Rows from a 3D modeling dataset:

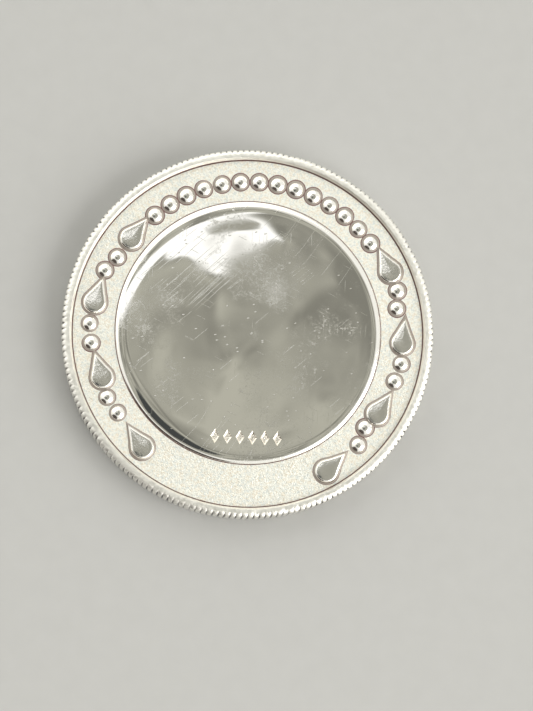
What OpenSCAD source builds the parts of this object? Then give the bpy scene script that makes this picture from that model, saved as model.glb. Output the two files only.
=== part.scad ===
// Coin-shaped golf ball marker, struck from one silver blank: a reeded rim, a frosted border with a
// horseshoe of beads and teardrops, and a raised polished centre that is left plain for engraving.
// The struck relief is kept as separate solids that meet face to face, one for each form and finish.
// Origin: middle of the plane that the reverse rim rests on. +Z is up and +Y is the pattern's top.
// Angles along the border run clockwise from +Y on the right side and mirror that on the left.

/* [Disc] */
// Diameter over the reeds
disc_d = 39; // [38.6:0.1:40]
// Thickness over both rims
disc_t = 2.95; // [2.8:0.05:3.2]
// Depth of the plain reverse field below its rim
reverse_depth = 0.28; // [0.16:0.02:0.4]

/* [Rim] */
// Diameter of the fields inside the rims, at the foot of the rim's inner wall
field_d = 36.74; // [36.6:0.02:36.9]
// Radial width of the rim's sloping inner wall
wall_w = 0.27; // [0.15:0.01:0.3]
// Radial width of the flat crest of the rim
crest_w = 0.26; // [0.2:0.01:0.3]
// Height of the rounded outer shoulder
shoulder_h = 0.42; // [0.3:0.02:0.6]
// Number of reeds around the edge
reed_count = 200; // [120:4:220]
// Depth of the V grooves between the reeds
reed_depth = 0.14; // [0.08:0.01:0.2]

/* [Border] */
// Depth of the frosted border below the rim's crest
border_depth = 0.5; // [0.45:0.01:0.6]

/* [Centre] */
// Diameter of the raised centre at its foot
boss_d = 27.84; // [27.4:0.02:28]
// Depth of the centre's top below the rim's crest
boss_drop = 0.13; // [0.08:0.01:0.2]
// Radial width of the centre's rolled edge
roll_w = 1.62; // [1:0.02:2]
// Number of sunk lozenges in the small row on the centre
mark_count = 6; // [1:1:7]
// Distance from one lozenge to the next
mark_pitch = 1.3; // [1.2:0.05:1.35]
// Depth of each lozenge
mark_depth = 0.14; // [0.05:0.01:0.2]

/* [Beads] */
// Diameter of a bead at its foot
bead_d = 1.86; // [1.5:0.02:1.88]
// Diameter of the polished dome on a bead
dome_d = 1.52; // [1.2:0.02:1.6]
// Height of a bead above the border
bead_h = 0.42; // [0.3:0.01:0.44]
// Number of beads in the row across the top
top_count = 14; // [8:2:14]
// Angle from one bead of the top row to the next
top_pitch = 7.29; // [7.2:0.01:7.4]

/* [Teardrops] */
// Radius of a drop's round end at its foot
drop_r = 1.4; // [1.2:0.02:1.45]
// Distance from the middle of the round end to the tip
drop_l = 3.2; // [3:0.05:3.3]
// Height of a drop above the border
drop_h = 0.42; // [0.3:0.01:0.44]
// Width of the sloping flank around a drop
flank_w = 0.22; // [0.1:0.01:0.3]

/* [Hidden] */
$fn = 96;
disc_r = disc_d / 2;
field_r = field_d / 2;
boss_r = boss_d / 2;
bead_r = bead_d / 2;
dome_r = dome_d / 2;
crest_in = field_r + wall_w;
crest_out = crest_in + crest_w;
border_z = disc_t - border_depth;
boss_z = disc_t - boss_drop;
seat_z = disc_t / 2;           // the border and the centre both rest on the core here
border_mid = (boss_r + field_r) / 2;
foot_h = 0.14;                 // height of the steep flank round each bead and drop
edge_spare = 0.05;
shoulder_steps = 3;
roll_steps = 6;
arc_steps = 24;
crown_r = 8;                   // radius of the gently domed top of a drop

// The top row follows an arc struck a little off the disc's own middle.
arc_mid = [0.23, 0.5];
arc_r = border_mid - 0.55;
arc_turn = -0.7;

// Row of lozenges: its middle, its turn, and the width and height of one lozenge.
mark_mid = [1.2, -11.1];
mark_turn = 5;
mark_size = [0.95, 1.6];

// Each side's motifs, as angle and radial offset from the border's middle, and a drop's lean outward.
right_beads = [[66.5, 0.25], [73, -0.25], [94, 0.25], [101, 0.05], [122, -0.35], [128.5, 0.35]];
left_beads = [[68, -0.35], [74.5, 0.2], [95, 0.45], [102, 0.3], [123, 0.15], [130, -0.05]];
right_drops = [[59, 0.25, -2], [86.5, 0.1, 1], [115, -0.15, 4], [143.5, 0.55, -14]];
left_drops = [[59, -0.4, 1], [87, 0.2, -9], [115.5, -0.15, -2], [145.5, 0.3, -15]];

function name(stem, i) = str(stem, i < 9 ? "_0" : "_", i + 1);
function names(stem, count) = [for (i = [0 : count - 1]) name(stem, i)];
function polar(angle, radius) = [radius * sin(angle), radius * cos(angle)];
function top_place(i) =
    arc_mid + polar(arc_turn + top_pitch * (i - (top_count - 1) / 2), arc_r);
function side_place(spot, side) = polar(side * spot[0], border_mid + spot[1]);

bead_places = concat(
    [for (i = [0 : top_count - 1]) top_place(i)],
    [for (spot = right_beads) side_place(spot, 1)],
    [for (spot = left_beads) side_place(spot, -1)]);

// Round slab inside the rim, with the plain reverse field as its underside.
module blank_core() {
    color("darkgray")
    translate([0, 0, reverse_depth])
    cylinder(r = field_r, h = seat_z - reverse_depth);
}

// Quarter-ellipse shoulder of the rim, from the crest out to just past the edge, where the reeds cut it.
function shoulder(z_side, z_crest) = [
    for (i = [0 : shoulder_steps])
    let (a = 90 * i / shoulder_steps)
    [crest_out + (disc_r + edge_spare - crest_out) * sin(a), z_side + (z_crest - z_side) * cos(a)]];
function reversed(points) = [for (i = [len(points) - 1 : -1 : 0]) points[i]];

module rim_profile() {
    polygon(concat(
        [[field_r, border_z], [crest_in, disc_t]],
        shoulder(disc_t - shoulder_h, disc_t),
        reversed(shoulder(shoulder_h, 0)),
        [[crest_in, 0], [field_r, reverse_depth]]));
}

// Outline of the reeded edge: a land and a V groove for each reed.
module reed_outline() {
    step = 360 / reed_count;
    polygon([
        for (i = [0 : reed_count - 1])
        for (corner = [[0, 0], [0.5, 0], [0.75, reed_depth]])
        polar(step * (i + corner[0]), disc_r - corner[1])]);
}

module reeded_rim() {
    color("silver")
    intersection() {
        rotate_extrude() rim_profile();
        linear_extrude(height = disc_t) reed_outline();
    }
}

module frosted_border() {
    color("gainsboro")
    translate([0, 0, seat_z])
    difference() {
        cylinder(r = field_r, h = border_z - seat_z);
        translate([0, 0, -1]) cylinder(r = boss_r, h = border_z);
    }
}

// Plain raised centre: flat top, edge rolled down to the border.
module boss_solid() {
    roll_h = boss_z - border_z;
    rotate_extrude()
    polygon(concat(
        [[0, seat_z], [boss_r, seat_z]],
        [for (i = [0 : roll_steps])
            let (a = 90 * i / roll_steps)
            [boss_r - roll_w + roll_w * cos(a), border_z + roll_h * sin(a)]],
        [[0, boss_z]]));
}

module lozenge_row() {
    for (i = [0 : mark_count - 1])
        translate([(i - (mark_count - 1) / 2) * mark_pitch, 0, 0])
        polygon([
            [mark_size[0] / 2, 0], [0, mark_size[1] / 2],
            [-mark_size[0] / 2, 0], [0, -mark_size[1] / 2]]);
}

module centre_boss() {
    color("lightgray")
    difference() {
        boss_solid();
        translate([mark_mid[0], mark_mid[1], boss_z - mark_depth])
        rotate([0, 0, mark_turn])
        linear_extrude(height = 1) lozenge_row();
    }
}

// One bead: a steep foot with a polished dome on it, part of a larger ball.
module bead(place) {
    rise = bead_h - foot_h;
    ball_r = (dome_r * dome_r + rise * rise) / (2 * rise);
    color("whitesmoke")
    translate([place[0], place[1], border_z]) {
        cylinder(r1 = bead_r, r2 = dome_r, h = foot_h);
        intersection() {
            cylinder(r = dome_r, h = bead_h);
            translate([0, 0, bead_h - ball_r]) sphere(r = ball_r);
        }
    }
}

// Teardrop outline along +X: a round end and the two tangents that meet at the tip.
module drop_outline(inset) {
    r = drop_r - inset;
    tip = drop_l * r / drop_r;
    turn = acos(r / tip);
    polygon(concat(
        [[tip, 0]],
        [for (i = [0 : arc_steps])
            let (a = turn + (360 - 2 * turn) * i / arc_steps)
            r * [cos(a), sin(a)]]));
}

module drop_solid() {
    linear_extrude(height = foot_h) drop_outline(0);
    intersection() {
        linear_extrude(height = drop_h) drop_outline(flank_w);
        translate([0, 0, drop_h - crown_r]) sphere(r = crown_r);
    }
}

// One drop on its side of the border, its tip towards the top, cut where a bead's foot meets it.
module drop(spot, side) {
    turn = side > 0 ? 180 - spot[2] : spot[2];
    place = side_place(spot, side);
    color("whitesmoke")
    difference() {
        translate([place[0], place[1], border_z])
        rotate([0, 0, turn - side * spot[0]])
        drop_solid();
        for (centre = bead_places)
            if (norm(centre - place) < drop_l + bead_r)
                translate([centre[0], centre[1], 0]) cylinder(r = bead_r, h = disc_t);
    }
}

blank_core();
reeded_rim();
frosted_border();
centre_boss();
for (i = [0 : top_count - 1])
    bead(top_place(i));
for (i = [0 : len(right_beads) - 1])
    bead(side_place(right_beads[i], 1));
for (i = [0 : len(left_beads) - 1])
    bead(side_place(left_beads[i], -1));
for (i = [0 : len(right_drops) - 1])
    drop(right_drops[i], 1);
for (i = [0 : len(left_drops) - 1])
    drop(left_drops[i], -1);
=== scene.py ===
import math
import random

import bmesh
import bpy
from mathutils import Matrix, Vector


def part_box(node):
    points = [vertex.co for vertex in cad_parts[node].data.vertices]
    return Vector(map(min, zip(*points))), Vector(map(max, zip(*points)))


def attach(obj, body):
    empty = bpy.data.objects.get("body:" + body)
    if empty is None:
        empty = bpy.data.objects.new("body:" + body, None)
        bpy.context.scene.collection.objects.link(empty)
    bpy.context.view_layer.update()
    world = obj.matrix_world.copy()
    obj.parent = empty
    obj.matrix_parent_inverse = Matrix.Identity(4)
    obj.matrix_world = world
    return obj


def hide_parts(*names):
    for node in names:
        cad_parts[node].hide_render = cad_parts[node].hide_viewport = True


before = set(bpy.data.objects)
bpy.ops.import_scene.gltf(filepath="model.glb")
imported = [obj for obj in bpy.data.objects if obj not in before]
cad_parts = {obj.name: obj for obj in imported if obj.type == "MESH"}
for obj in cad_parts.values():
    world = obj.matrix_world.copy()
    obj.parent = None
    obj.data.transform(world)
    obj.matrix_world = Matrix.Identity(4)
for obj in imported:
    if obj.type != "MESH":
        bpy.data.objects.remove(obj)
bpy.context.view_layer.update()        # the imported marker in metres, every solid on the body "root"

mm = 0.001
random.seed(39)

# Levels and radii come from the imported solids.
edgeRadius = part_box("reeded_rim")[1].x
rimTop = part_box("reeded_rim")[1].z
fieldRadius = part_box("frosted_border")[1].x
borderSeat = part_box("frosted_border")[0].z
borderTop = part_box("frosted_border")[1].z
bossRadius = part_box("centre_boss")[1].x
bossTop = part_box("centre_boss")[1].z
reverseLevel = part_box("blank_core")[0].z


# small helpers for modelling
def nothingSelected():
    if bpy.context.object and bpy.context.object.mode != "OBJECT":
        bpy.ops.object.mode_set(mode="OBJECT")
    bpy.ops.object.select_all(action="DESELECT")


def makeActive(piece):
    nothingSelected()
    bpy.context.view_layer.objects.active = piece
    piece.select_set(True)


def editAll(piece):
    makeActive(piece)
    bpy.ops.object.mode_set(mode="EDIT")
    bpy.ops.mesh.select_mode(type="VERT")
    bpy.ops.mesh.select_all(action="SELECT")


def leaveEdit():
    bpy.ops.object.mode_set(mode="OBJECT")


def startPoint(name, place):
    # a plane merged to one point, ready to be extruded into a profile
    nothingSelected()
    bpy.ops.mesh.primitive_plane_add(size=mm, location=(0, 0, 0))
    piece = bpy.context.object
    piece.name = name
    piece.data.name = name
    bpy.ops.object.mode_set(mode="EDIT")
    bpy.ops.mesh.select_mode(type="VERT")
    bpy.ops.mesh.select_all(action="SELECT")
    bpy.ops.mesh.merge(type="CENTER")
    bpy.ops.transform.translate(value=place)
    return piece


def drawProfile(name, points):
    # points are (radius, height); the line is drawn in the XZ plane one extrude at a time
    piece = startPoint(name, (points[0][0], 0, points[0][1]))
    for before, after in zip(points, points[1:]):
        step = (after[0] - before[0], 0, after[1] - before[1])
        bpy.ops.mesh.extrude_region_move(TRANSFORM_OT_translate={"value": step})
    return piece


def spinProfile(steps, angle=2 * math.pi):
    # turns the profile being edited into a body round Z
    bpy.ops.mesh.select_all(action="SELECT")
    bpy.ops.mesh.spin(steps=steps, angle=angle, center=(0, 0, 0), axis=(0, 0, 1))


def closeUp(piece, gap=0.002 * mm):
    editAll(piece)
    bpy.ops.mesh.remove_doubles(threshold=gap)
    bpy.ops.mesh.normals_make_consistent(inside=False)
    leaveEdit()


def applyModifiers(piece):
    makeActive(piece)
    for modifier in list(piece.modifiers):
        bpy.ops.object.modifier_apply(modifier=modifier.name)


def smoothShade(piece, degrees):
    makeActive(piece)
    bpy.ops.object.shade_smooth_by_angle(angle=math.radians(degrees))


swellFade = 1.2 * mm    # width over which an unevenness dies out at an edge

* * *

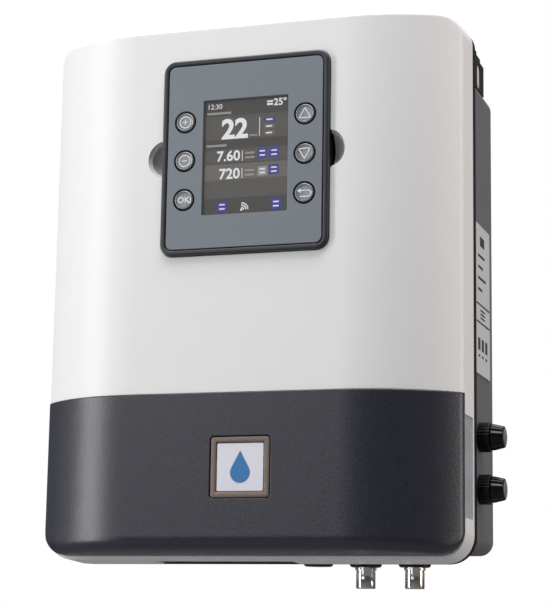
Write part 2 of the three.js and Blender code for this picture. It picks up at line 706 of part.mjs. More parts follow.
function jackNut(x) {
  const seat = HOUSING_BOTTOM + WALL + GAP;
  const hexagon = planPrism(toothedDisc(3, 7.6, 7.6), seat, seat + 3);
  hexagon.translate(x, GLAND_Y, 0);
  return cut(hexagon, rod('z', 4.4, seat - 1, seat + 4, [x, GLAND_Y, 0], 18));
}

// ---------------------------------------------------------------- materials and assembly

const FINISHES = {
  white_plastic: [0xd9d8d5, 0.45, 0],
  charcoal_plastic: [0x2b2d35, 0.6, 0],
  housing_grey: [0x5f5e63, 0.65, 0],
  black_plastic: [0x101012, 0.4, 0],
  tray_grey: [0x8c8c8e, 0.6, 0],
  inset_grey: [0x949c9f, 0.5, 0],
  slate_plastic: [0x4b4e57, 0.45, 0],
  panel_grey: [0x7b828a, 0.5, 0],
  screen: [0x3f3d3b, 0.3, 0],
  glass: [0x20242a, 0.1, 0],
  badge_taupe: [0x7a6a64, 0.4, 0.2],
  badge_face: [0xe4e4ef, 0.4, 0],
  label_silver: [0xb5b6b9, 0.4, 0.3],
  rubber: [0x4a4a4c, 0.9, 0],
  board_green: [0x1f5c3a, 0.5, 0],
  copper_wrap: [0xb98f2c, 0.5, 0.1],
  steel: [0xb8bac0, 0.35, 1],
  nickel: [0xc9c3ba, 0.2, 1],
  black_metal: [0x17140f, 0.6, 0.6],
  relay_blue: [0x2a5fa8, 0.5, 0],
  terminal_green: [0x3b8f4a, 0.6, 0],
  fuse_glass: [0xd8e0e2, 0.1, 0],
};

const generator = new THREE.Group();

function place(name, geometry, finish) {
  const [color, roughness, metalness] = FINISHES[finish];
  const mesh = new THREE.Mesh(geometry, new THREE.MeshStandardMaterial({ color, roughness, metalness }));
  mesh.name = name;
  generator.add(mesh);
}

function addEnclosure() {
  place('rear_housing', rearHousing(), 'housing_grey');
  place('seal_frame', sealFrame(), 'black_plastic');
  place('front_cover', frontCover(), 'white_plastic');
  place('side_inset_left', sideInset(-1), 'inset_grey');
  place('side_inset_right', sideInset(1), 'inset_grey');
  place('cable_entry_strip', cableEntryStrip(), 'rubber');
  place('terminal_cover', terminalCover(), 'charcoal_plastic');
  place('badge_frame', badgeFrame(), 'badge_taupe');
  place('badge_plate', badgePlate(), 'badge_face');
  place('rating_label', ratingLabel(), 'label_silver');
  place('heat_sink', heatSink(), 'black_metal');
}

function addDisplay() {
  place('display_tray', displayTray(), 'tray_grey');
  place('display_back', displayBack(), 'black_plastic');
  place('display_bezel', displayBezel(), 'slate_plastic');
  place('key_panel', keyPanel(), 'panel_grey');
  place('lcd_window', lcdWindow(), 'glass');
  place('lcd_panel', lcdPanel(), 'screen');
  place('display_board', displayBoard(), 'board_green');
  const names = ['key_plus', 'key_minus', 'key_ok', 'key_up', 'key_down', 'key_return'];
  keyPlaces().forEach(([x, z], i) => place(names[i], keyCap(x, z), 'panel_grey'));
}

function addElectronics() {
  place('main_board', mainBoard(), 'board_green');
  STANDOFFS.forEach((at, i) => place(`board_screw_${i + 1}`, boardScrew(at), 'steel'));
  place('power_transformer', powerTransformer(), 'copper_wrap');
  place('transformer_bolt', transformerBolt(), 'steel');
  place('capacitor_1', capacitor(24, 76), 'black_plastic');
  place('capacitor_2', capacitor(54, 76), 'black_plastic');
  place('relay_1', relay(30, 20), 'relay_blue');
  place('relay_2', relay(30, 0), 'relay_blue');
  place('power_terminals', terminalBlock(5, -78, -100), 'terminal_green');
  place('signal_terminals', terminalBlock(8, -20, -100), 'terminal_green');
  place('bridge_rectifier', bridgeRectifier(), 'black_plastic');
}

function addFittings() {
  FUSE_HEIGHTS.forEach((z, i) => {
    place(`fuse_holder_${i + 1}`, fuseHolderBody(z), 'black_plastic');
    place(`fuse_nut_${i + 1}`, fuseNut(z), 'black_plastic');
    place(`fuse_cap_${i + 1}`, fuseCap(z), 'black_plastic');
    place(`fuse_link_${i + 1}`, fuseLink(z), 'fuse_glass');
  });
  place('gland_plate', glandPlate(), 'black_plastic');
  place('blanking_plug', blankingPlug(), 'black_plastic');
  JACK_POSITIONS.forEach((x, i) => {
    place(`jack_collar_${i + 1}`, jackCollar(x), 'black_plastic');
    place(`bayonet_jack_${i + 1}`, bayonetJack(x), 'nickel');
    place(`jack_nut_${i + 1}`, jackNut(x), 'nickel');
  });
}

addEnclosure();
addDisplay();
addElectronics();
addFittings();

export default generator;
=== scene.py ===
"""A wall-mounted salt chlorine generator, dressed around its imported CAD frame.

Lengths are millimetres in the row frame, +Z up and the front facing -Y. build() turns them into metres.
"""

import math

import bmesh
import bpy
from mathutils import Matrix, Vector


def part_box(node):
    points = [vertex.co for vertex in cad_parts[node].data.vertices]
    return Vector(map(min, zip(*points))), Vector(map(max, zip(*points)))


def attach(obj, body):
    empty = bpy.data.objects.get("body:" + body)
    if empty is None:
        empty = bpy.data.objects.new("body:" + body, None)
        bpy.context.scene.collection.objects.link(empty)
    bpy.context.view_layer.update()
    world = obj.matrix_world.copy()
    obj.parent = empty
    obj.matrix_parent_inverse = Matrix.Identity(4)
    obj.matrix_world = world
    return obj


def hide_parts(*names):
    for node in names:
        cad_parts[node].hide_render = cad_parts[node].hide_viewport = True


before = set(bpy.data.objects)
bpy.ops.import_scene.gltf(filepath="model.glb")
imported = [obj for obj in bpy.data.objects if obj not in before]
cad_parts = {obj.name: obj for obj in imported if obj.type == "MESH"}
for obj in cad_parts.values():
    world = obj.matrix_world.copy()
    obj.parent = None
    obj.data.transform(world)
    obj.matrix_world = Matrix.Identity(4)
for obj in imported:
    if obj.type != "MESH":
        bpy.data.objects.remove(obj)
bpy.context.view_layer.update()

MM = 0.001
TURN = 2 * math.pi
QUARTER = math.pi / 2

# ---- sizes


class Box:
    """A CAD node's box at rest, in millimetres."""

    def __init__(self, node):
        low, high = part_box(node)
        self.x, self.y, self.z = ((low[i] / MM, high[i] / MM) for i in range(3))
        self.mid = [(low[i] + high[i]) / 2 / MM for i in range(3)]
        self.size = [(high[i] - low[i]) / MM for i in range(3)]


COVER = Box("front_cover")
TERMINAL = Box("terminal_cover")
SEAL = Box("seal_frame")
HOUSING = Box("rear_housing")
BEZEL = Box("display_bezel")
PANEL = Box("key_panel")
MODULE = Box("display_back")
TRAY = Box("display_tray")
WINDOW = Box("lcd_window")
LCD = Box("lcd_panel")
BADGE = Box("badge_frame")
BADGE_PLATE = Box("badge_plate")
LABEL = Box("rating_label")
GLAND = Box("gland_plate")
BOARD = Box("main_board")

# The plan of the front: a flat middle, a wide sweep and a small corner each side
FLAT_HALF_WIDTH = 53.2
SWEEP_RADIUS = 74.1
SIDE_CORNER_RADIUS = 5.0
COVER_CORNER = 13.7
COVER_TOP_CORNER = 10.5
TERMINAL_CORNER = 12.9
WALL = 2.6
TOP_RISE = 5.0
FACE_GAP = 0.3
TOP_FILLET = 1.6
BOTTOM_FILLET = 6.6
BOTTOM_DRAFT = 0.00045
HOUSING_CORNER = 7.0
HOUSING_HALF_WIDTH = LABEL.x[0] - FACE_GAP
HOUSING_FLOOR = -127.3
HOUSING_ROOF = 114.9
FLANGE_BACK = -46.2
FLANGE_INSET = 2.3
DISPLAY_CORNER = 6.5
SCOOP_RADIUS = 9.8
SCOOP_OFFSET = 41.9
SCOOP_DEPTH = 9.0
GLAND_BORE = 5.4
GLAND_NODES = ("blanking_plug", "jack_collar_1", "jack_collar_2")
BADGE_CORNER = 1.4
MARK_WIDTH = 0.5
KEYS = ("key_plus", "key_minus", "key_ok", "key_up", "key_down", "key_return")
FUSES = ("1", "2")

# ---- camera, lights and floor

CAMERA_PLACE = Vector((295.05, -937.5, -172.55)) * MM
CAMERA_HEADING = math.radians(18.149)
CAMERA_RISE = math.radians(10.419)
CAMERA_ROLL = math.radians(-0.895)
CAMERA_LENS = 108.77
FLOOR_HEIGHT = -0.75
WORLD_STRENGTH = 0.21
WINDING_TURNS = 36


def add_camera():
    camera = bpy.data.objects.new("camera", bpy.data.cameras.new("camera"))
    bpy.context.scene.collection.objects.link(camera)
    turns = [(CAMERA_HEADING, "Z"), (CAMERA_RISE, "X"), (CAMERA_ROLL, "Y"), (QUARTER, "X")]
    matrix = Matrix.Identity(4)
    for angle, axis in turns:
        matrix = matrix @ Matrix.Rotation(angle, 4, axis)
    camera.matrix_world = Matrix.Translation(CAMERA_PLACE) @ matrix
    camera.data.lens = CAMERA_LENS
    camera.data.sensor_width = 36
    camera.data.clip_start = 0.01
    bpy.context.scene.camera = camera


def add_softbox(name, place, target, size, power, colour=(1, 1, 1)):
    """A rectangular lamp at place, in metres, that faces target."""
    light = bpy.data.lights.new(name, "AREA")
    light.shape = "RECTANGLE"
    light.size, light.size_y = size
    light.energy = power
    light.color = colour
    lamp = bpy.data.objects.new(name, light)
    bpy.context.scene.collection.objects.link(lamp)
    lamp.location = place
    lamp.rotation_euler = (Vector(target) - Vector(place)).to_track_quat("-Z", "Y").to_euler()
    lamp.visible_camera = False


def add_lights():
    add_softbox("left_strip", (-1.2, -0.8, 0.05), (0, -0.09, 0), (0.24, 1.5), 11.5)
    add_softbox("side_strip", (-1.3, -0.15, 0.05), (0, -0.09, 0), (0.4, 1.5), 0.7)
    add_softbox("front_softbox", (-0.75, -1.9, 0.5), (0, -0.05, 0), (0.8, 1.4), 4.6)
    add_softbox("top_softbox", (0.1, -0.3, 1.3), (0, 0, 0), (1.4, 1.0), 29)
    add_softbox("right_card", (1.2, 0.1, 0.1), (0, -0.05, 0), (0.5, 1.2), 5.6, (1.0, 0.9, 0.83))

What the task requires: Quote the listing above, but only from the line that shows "blank_core();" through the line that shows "# Levels and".

Output:
blank_core();
reeded_rim();
frosted_border();
centre_boss();
for (i = [0 : top_count - 1])
    bead(top_place(i));
for (i = [0 : len(right_beads) - 1])
    bead(side_place(right_beads[i], 1));
for (i = [0 : len(left_beads) - 1])
    bead(side_place(left_beads[i], -1));
for (i = [0 : len(right_drops) - 1])
    drop(right_drops[i], 1);
for (i = [0 : len(left_drops) - 1])
    drop(left_drops[i], -1);
=== scene.py ===
import math
import random

import bmesh
import bpy
from mathutils import Matrix, Vector


def part_box(node):
    points = [vertex.co for vertex in cad_parts[node].data.vertices]
    return Vector(map(min, zip(*points))), Vector(map(max, zip(*points)))


def attach(obj, body):
    empty = bpy.data.objects.get("body:" + body)
    if empty is None:
        empty = bpy.data.objects.new("body:" + body, None)
        bpy.context.scene.collection.objects.link(empty)
    bpy.context.view_layer.update()
    world = obj.matrix_world.copy()
    obj.parent = empty
    obj.matrix_parent_inverse = Matrix.Identity(4)
    obj.matrix_world = world
    return obj


def hide_parts(*names):
    for node in names:
        cad_parts[node].hide_render = cad_parts[node].hide_viewport = True


before = set(bpy.data.objects)
bpy.ops.import_scene.gltf(filepath="model.glb")
imported = [obj for obj in bpy.data.objects if obj not in before]
cad_parts = {obj.name: obj for obj in imported if obj.type == "MESH"}
for obj in cad_parts.values():
    world = obj.matrix_world.copy()
    obj.parent = None
    obj.data.transform(world)
    obj.matrix_world = Matrix.Identity(4)
for obj in imported:
    if obj.type != "MESH":
        bpy.data.objects.remove(obj)
bpy.context.view_layer.update()        # the imported marker in metres, every solid on the body "root"

mm = 0.001
random.seed(39)

# Levels and radii come from the imported solids.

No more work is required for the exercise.